• Direction
Copy every line of the data that contains the string "scene".

--- Begin Source material ---

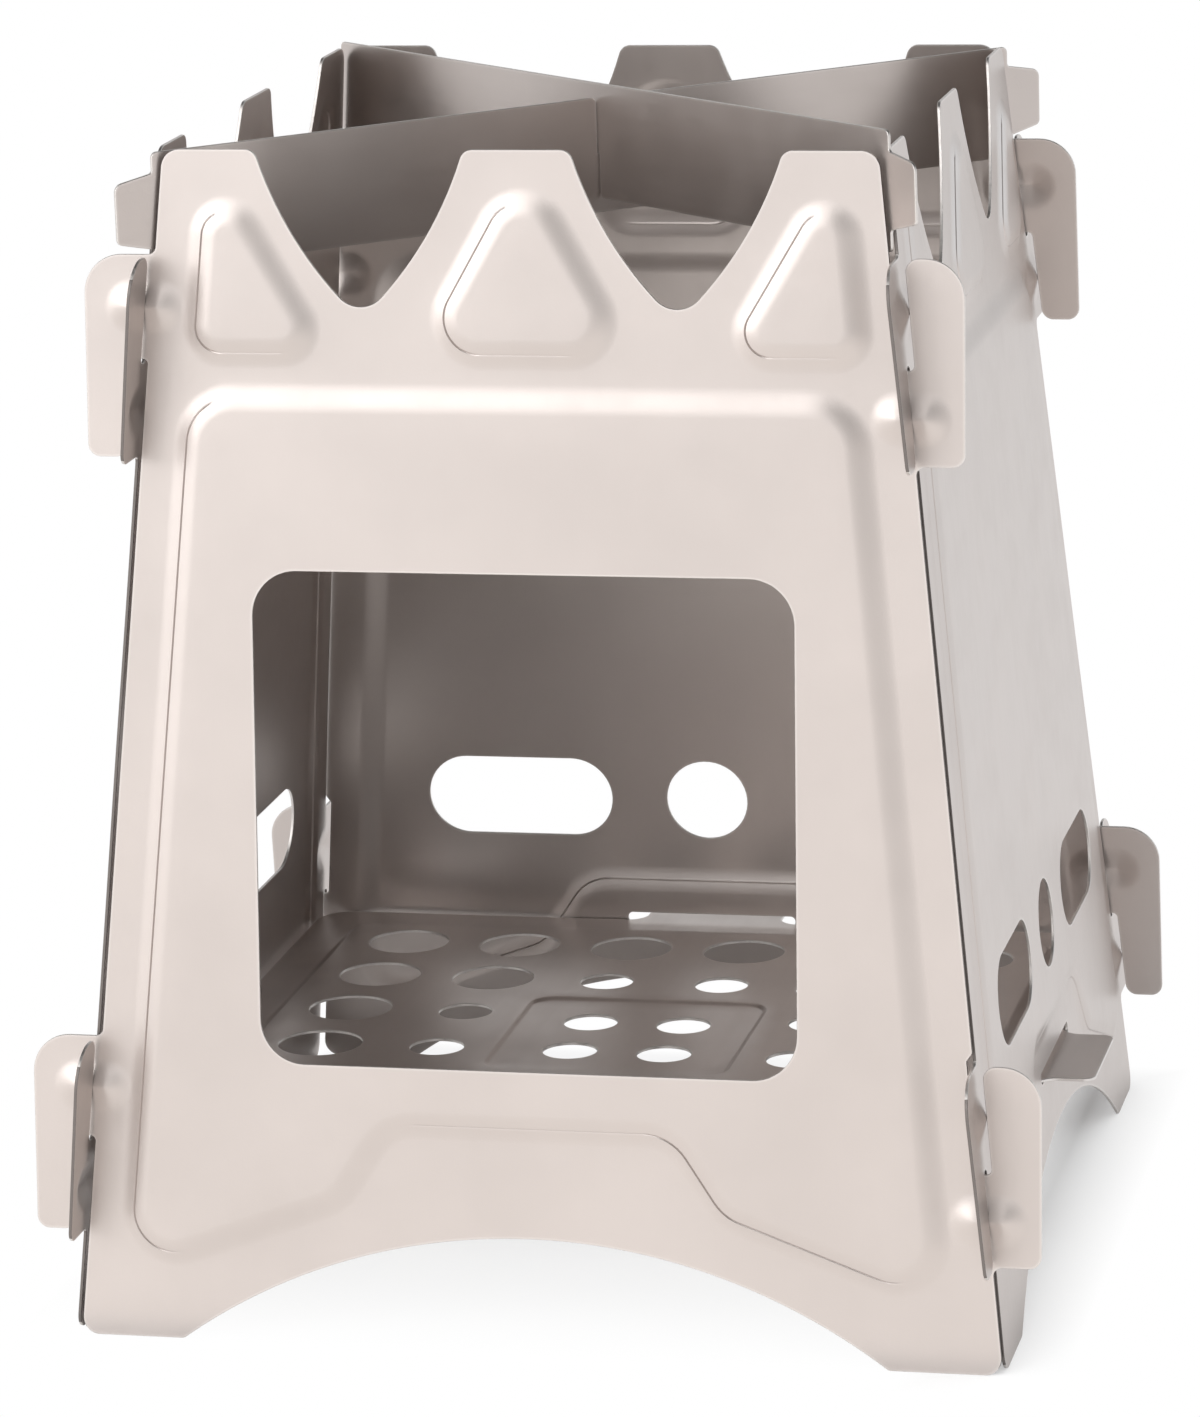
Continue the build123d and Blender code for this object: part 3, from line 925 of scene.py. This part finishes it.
for order, (side, layout, side_wall) in enumerate(walls):
    # Which edges of this wall get the painted shade of the corner gaps
    gap_shaded = corner_edges(side_wall)
    mesh = sheet_mesh(side + "_wall", layout, forms, WALL_SEED + order, gap_shaded)
    stand(
        side + "_wall", mesh, wall_matrix(order * pi / 2), side + "_panel", "stove_body",
        (wall_metal, edge_metal_and_highlight, gap_shade_metal),
    )

# Floor plate
field_width, recess_width = 2 * PLATE_FIELD_HALF, 2 * RECESS_HALF
plate_field = rounded_box(field_width, field_width, PLATE_FIELD_RADIUS, step=FIELD_RUN_STEP)
recess = rounded_box(recess_width, recess_width, RECESS_RADIUS, step=RECESS_RUN_STEP)
plate_forms = [
    (plate_field, PLATE_BEVEL, PLATE_FIELD_RISE, 0.0),
    (recess, RECESS_BEVEL, -RECESS_DEPTH, 0.0),
]
plate_layout = sheet_layout(plate_loop(), plate_holes(), plate_forms)
stand(
    "fire_plate", sheet_mesh("fire_plate", plate_layout, plate_forms, PLATE_SEED),
    place_matrix((0, 0, PLATE_LEVEL + SHEET / 2), (1, 0, 0), (0, 1, 0)),
    "floor_plate", "stove_body", (floor_metal, edge_metal_and_highlight),
)

# Pot bars
lower_layout = sheet_layout(bar_loop("top", LOWER_SLOT_DEPTH), [], [])
stand(
    "pot_bar_below", sheet_mesh("pot_bar_below", lower_layout, [], LOWER_BAR_SEED),
    bar_matrix(BAR_TURN, 0, LOWER_BAR_TOP),
    "lower_bar", "lower_pot_bar", (bar_metal, edge_metal_and_highlight),
)
upper_layout = sheet_layout(bar_loop("bottom", UPPER_SLOT_DEPTH), [], [])
stand(
    "pot_bar_above", sheet_mesh("pot_bar_above", upper_layout, [], UPPER_BAR_SEED),
    bar_matrix(-BAR_TURN, UPPER_BAR_LEAN, UPPER_BAR_TOP),
    "upper_bar", "upper_pot_bar", (bar_metal, edge_metal_and_highlight),
)

# Camera, fitted to the straight edges in the photograph, in metres and radians
CAMERA_PLACE = (0.2093, -0.9259, 0.3220)
YAW, PITCH, ROLL = 0.225147, 0.245142, -0.032700
FOCAL_PIXELS, FRAME_HEIGHT = 6009, 1417
SENSOR = 36.0
CLIP_START = 0.01
forward = Vector((-sin(YAW) * cos(PITCH), cos(YAW) * cos(PITCH), -sin(PITCH)))
level = Vector((cos(YAW), sin(YAW), 0))
upright = level.cross(forward)
camera_x = cos(ROLL) * level + sin(ROLL) * upright
camera_y = -sin(ROLL) * level + cos(ROLL) * upright
camera_data = bpy.data.cameras.new("camera")
camera_data.sensor_width = SENSOR
camera_data.lens = FOCAL_PIXELS / FRAME_HEIGHT * SENSOR
camera_data.clip_start = CLIP_START
camera = bpy.data.objects.new("camera", camera_data)
bpy.context.scene.collection.objects.link(camera)
turned = Matrix((camera_x, camera_y, -forward)).transposed().to_4x4()
camera.matrix_world = Matrix.Translation(CAMERA_PLACE) @ turned
bpy.context.scene.camera = camera


# Studio

WHITE = (1, 1, 1)
LAMP_AIM = Vector((0, 0, 0.09))
LAMP_DISTANCE = 2.2

# Lamps aimed at the stove: name, turn about it and rise in degrees, size, power, colour
AIMED_LAMPS = [
    ("front", -103, 10, (1.3, 0.9), 1.9, WHITE),
    ("key", -134, 20, (1.3, 1.3), 15, WHITE),
    ("high", -110, 43, (1.3, 1.3), 13, WHITE),
    ("back", 40, 15, (1.3, 1.3), 4.3, (0.7, 0.88, 1.0)),
]

# Lamps that shine upward just above the floor, as a bright table does: name, place, size,
# power, colour
TABLE_LAMPS = [
    ("table_front", (-0.2, -0.65, 0.001), (2.2, 1.14), 2.7, (1.0, 0.91, 0.82)),
    ("table_right", (0.65, 0.15, 0.001), (1.1, 1.8), 0.8, (0.9, 0.95, 1.0)),
]

# Fades of the backdrop that metal mirrors: a low and a high direction, and the strength at each
OVERHEAD_FADE = (0.3, 0.72, 1.0, 0.02)
RIGHT_FADE = (-0.1, 0.5, 1.0, 0.8)

# Fades of the floor: a near and a far place in metres, and the share of white at each
FLOOR_PALENESS = 0.9
BESIDE_FADE = (0.066, 0.083, 0.1, 1.0)
BEFORE_FADE = (-0.075, -0.02, 1.0, 0.8)
BEFORE_RIGHT_FADE = (0.058, 0.072, 1.0, 0.0)
MIRRORED_FADE = (0.076, 0.084, 0.0, 1.0)
FLOOR_REACH = 4.0
FLOOR_LEVEL = -1e-5


def softbox(name, place, facing, size, power, colour):
    """Soft rectangular light."""
    light = bpy.data.lights.new(name, "AREA")
    light.shape = "RECTANGLE"
    light.size, light.size_y = size
    light.energy = power
    light.color = colour
    lamp = bpy.data.objects.new(name, light)
    lamp.location = place
    lamp.rotation_euler = facing.to_track_quat("-Z", "Y").to_euler()
    lamp.visible_camera = False
    bpy.context.scene.collection.objects.link(lamp)


def aimed_softbox(name, turn, rise, size, power, colour):
    """Soft light aimed at the stove, from a turn about it and a rise above the floor."""
    turn, rise = radians(turn), radians(rise)
    away = Vector((cos(turn) * cos(rise), sin(turn) * cos(rise), sin(rise)))
    softbox(name, LAMP_AIM + LAMP_DISTANCE * away, -away, size, power, colour)


def direct_rays(nodes, links):
    """One for rays from the camera, straight or by way of metal or glass, otherwise zero."""
    path = nodes.new("ShaderNodeLightPath").outputs
    both = added(nodes, links, path["Is Camera Ray"], path["Is Glossy Ray"])
    return added(nodes, links, both, path["Is Transmission Ray"])


for lamp in AIMED_LAMPS:
    aimed_softbox(*lamp)
for name, place, size, power, colour in TABLE_LAMPS:
    softbox(name, place, Vector((0, 0, 1)), size, power, colour)

world = bpy.data.worlds.new("studio")
bpy.context.scene.world = world
world.use_nodes = True
nodes, links = world.node_tree.nodes, world.node_tree.links
nodes.clear()
output = nodes.new("ShaderNodeOutputWorld")
direction = nodes.new("ShaderNodeSeparateXYZ")
links.new(nodes.new("ShaderNodeTexCoord").outputs["Generated"], direction.inputs[0])
overhead = ranged(nodes, links, direction.outputs["Z"], *OVERHEAD_FADE, "SMOOTHSTEP")
to_right = ranged(nodes, links, direction.outputs["X"], *RIGHT_FADE)
is_camera = nodes.new("ShaderNodeLightPath").outputs["Is Camera Ray"]
to_right = greater(nodes, links, to_right, is_camera)
backdrop = nodes.new("ShaderNodeBackground")
links.new(multiplied(nodes, links, overhead, to_right), backdrop.inputs["Strength"])
ambient = nodes.new("ShaderNodeBackground")
ambient.inputs["Strength"].default_value = 1.0
for background in (backdrop, ambient):
    background.inputs["Color"].default_value = (*WHITE, 1)
pick = nodes.new("ShaderNodeMixShader")
links.new(direct_rays(nodes, links), pick.inputs[0])
links.new(ambient.outputs[0], pick.inputs[1])
links.new(backdrop.outputs[0], pick.inputs[2])
links.new(pick.outputs[0], output.inputs["Surface"])


def studio_floor():
    """Pale floor with the shade beneath the stove, which turns to plain white about its feet."""
    material, nodes, links = shader("studio_floor")
    output = nodes.new("ShaderNodeOutputMaterial")
    pale = nodes.new("ShaderNodeBsdfDiffuse")
    pale.inputs["Color"].default_value = (FLOOR_PALENESS, FLOOR_PALENESS, FLOOR_PALENESS, 1)
    white = nodes.new("ShaderNodeEmission")
    white.inputs["Color"].default_value = (*WHITE, 1)
    white.inputs["Strength"].default_value = 1.0
    place = nodes.new("ShaderNodeSeparateXYZ")
    links.new(nodes.new("ShaderNodeNewGeometry").outputs["Position"], place.inputs[0])
    x, y = place.outputs["X"], place.outputs["Y"]
    across = greater(nodes, links, absolute(nodes, links, x), absolute(nodes, links, y))
    path = nodes.new("ShaderNodeLightPath").outputs
    beside = ranged(nodes, links, across, *BESIDE_FADE)
    before = multiplied(
        nodes, links, ranged(nodes, links, y, *BEFORE_FADE),
        ranged(nodes, links, x, *BEFORE_RIGHT_FADE),
    )
    seen = greater(nodes, links, beside, before)
    mirrored_share = ranged(nodes, links, across, *MIRRORED_FADE)
    mirrors = added(nodes, links, path["Is Glossy Ray"], path["Is Transmission Ray"])
    share = added(
        nodes, links, multiplied(nodes, links, seen, path["Is Camera Ray"]),
        multiplied(nodes, links, mirrored_share, mirrors),
    )
    pick = nodes.new("ShaderNodeMixShader")
    links.new(share, pick.inputs[0])
    links.new(pale.outputs[0], pick.inputs[1])
    links.new(white.outputs[0], pick.inputs[2])
    links.new(pick.outputs[0], output.inputs["Surface"])
    return material


floor_mesh = bpy.data.meshes.new("studio_floor")
signs = [(-1, -1), (1, -1), (1, 1), (-1, 1)]
corners = [(x * FLOOR_REACH, y * FLOOR_REACH, FLOOR_LEVEL) for x, y in signs]
floor_mesh.from_pydata(corners, [], [(0, 1, 2, 3)])
floor_mesh.materials.append(studio_floor())
floor = bpy.data.objects.new("studio_floor", floor_mesh)
bpy.context.scene.collection.objects.link(floor)

bpy.context.scene.view_settings.view_transform = "Standard"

--- End Source material ---

• Solution
Continue the build123d and Blender code for this object: part 3, from line 925 of scene.py. This part finishes it.
bpy.context.scene.collection.objects.link(camera)
bpy.context.scene.camera = camera
    bpy.context.scene.collection.objects.link(lamp)
bpy.context.scene.world = world
bpy.context.scene.collection.objects.link(floor)
bpy.context.scene.view_settings.view_transform = "Standard"